— Ты шутишь, да?
— Ничуть.
Памела передернула плечами.
— Это уж слишком… — Она достала из аптечки две большие белые таблетки и протянула их Аполлону. — Держи. Это поможет.
Памела встала, подошла к маленькому бару и извлекла оттуда ужасно дорогую бутылку охлажденного «Пино Гриджио», ничего общего не имевшую с маленькими дешевыми бутылочками, которые подавались гостям Э. Д. Фоста. Открыв ее, она наполнила два бокала. Подождав, пока Аполлон положит таблетки в рот, она подала ему вино.
— Пожалуй, лучше принести сюда всю бутылку, — сказал Аполлон, в три глотка осушив бокал.
Памела выполнила его просьбу и снова наполнила бокал. Теперь, когда в комнате осталась только Памела, Аполлону незачем было скрывать боль, и каждый раз, когда он стискивал зубы или потирал плечо, Памеле хотелось в ярости заорать, обращаясь к небесам. Еще разок.
— Он не должен был оставлять тебе такую боль, — сказала она.
Аполлон сделал еще один основательный глоток вина, а потом похлопал по кровати рядом с собой.
— Посиди со мной, и я попытаюсь объяснить тебе, что такое мой отец. Зевс — наш верховный правитель. Он щедр и сострадателен, добр и всегда защищает своих детей. Он никогда не станет помогать лжецу или нарушителю клятвы. Его голос можно услышать в шелесте листьев древних дубов. Но он еще и повелитель небес, бог дождя и облаков, и он управляет ужасающими молниями. Он страстный, завистливый бог и когда впадает в гнев, это очень трудно вынести.
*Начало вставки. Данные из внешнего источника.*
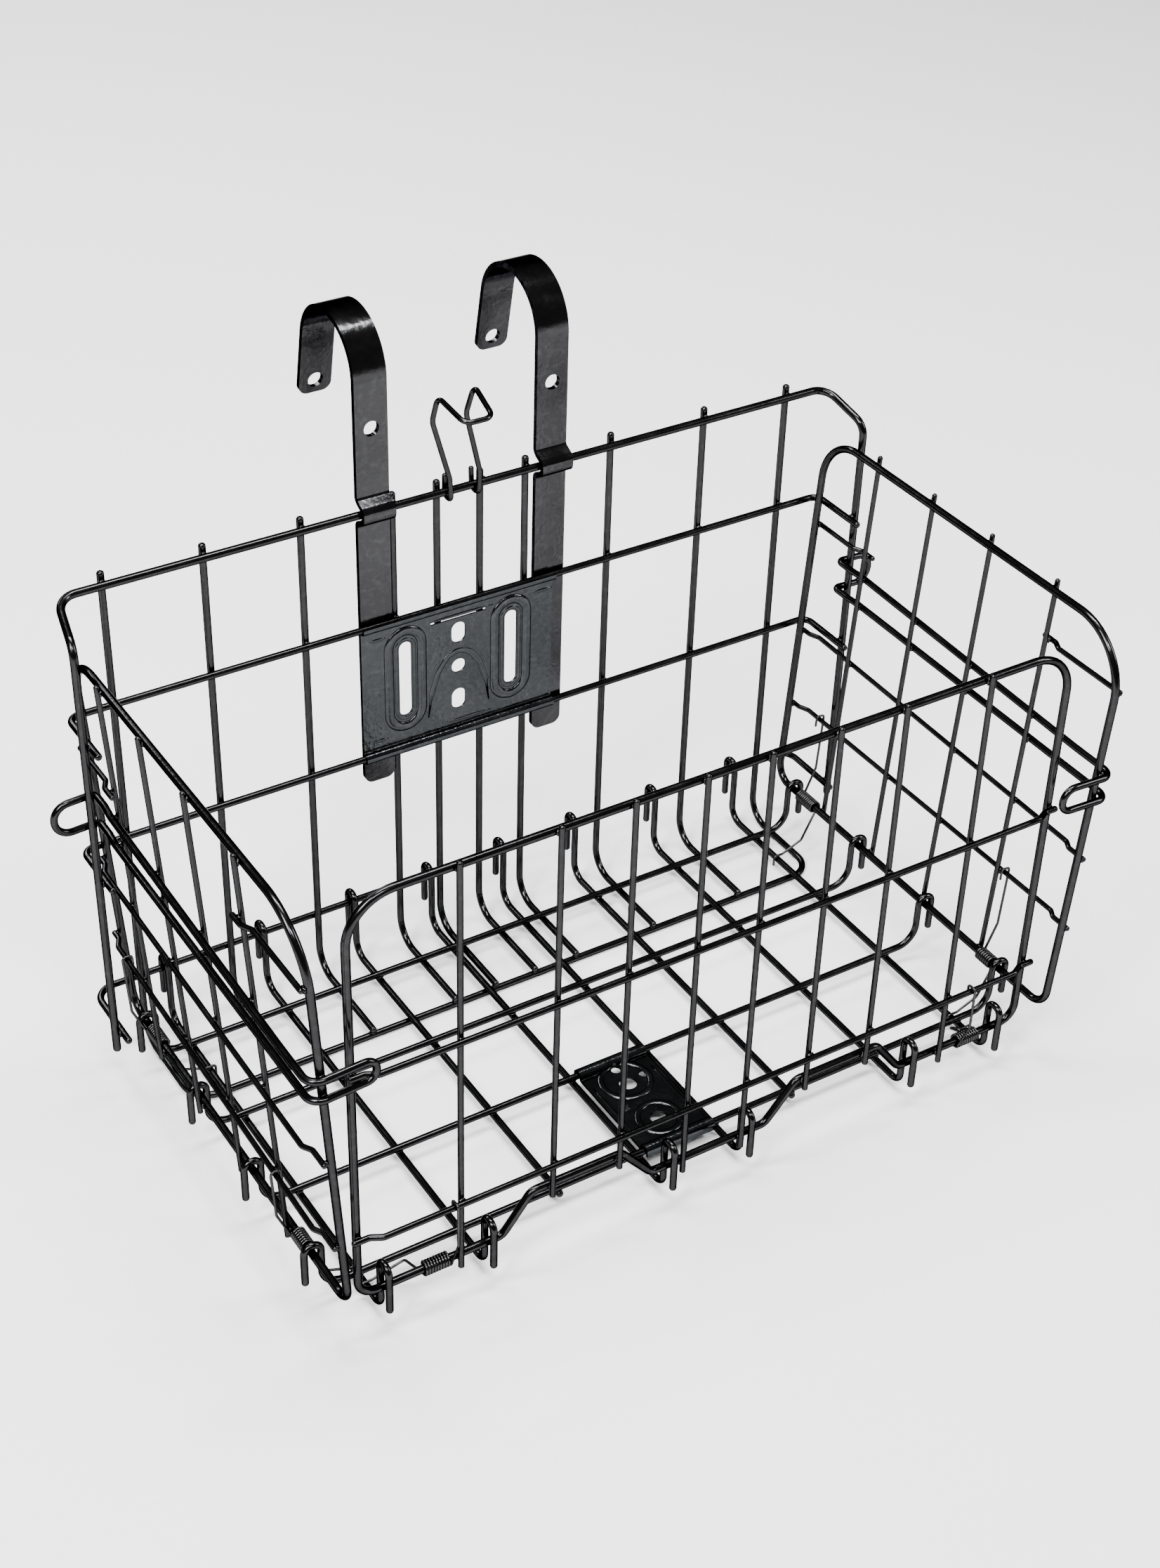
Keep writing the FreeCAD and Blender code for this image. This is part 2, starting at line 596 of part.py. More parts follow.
def hook_over(out, up, grip, rise):
    """The end of a spring leg: up the outside of a rail at (out, up), over it and down."""
    return [(out + grip, rise), (out + grip, up + grip), (out - grip, up + grip),
            (out - grip, up - 3.0)]


def make_front_spring(word, side, x):
    """A spring round the front panel's lower wire, from its low rail to an outer floor wire."""
    wire, turns = size("spring_wire") / 2, 11
    end = side * coil_pitch * (turns - 1) / 2
    y, z = -size("front_pivot_depth"), size("front_pivot_height")
    rail = frame_r + 2 * front_r + front_rail_r
    over = hook_over(rail, size("low_rail_height") - z, front_rail_r + wire + 0.25, 14.0)
    panel_leg = [(coil_r, 0.0)] + over
    floor_z, hold = size("floor_height"), heavy_r + wire + 0.25
    long_x, leg_y = side * FLOOR_LONG[0], y + 16.0
    near, beyond = long_x - side * hold, long_x + side * hold
    floor_leg = [(x - end, y + coil_r, z), (x - end, leg_y, floor_z + 6.0),
                 (near, leg_y, floor_z + hold), (beyond, leg_y, floor_z + hold),
                 (beyond, leg_y, floor_z - 2.5)]
    make_spring(f"front_spring_{word}", (x, y, z), (1, 0, 0), turns,
                [(x + end, y - out, z + up) for out, up in panel_leg], floor_leg)


def make_side_spring(word, side, end_name, y, turns):
    """A spring round a side panel's pivot wire, from its lower rail to an outer floor wire."""
    wire = size("spring_wire") / 2
    end = coil_pitch * (turns - 1) / 2
    x, z = size("side_pivot_half"), size("side_pivot_height")
    rear, front = size("lower_rear"), size(word + "_lower_front")
    rear_y, front_y = size("side_rear") - 9.0, 13.0 - size("side_front")
    rail_s = front + (rear - front) * (y - front_y) / (rear_y - front_y)
    over = hook_over(frame_r + 3 * light_r, rail_s, light_r + wire + 0.35, 14.0)
    place = side_placement(side)
    panel_leg = [place.multVec(Vector(side * out, y + end, up))
                 for out, up in [(coil_r, 0.0)] + over]
    floor_z, hold, long_x = size("floor_height"), heavy_r + wire + 0.25, FLOOR_LONG[0]
    floor_leg = [(side * across, y - end, up) for across, up in (
        (x - coil_r, z), (x - 7.0, floor_z + 7.0), (long_x + hold, floor_z + hold),
        (long_x - hold, floor_z + hold), (long_x - hold, floor_z - 2.5))]
    make_spring(f"{word}_spring_{end_name}", (side * x, y, z), (0, 1, 0), turns,
                panel_leg, floor_leg)


make_back_panel()
for word, side in (("left", -1), ("right", 1)):
    make_strap(f"hook_strap_{word}", size("strap_shift") + side * size("strap_spacing") / 2)
make_mounting_plate()
make_cable_hook()
make_floor()
make_front_panel()
for word, side in (("left", -1), ("right", 1)):
    make_side_panel(word, side)
    make_side_spring(word, side, "rear", 51.5, 12)
    make_side_spring(word, side, "front", -88.0, 9)
make_front_spring("left", -1, -131.0)
make_front_spring("right", 1, 138.5)

doc.recompute()
for thing in doc.Objects:
    if "Invalid" in thing.State or "Error" in thing.State:
        raise RuntimeError(f"{thing.Label} did not compute: {thing.State}")
os.makedirs("parts", exist_ok=True)
for part in parts:
    shape = part.Shape
    if shape.isNull() or not shape.isValid():
        raise RuntimeError(f"{part.Label} has no valid shape")
    shape.exportStep(os.path.join("parts", part.Label + ".step"))
print(len(parts), "sub-parts")
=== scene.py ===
import itertools
import json
import math

import bmesh
import bpy
import numpy as np
from mathutils import Matrix, Vector
from mathutils.bvhtree import BVHTree


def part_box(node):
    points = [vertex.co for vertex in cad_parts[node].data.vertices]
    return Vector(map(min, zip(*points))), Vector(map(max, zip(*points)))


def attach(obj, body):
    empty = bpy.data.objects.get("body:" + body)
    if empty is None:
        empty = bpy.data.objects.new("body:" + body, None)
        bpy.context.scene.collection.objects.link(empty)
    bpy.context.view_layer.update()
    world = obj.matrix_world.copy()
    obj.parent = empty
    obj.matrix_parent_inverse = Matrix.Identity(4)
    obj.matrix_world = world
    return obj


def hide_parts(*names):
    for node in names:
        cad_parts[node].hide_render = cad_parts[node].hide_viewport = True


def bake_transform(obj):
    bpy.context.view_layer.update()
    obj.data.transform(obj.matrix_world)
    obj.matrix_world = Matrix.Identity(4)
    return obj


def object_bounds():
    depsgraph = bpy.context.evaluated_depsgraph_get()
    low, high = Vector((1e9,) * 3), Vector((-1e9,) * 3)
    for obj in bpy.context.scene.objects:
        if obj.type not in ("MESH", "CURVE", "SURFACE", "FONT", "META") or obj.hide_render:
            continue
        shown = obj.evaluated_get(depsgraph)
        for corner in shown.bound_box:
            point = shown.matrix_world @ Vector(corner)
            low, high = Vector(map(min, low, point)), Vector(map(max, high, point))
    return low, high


# Folding wire handlebar basket in glossy black enamel, on a plain pale floor. Metres, in the frame's axes.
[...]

— Похоже, он сплошное противоречие!
— Он такой же, как все, никто ведь не представляет собой что-то простое и однозначное. Во всех нас смешано многое.
— Ну, это как-то не похоже на бога всех богов; это больше напоминает обычного человека.
— Именно так, — согласился Аполлон. — В Древнем мире боги вовсе не творили миры, не создавали Вселенную. Как раз наоборот: Вселенная создала богов. Подумай о Вселенной — в нее входят небо и земля, солнце и луна… Это одно и то же или это разные вещи? Все это похоже на сегодняшнего змея. Он разгневал меня — так, что я его убил; но на самом деле он отнюдь не истинное зло, хотя его яд и жжет, как огонь ада, придуманного в вашем мире.
— Так ты хочешь сказать, что Зевс не зол, а просто несовершенен?
Аполлон улыбнулся и вместо ответа поднял бокал. Памела молча наблюдала, как он осушил его. Да, за этот день его временно смертное тело понесло кое-какие потери. Хотя ему уже и не грозила смерть, все же темные круги под глазами, бледность и морщинки, возникшие от внутреннего напряжения, весьма ее тревожили.
Пока личный врач Эдди обследовал Аполлона, он переоделся в трикотажную пижаму. Куртку он оставил расстегнутой, чтобы медицинская бригада, маячившая у постели последние несколько часов, могла без помех следить за его жизненными показателями. К счастью, медики наконец ушли и забрали с собой кислородные трубки, мониторы, недовольные лица и специфический больничный запах. И теперь Аполлон выглядел как обычный красивый мужчина, у которого просто был за плечами длинный и трудный день.
И Памеле хотелось думать только так. Конечно, они могли обсуждать богов и Древний мир, но все это представлялось абстрактным и нереальным рядом с реальностью его теплой кожи и ласковой улыбки.
Но истина в том, что в пятницу он должен вернуться на Олимп. Портал закроется, и он вернется к своей прежней жизни. На душе у Памелы стало тяжело.
— Что такое? — тут же спросил Аполлон.
Она посмотрела ему в глаза. Он казался таким усталым… Она не могла помочь ему справиться с болью. Памела заставила себя улыбнуться.
— Я просто только сейчас вспомнила, что даже не поблагодарила тебя за то, что ты спас мне жизнь.
Аполлон наклонился и коснулся золотой монеты на ее шее.
— Я поклялся защищать тебя. А я никогда не нарушаю клятв.
Его рука скользнула от монеты к длинной обнаженной шее Памелы.
Памела заметно содрогнулась.
— Тебе холодно, сладкая Памела, — тихо произнес Аполлон.
— Разве может быть холодно, когда ты прикасаешься ко мне?
Его улыбка была полна солнечного света.
— Ну, теперь ведь ты видишь — я всегда один и тот же, что смертный, что бессмертный. Ты все так же чувствуешь мое сердце.
Он придвинулся ближе к ней и поймал губами ее губы. Когда она попыталась смягчить поцелуй и воспротивиться чувственному порыву, он прошептал:
— Помоги мне забыть о боли. Позволь мне затеряться в тебе.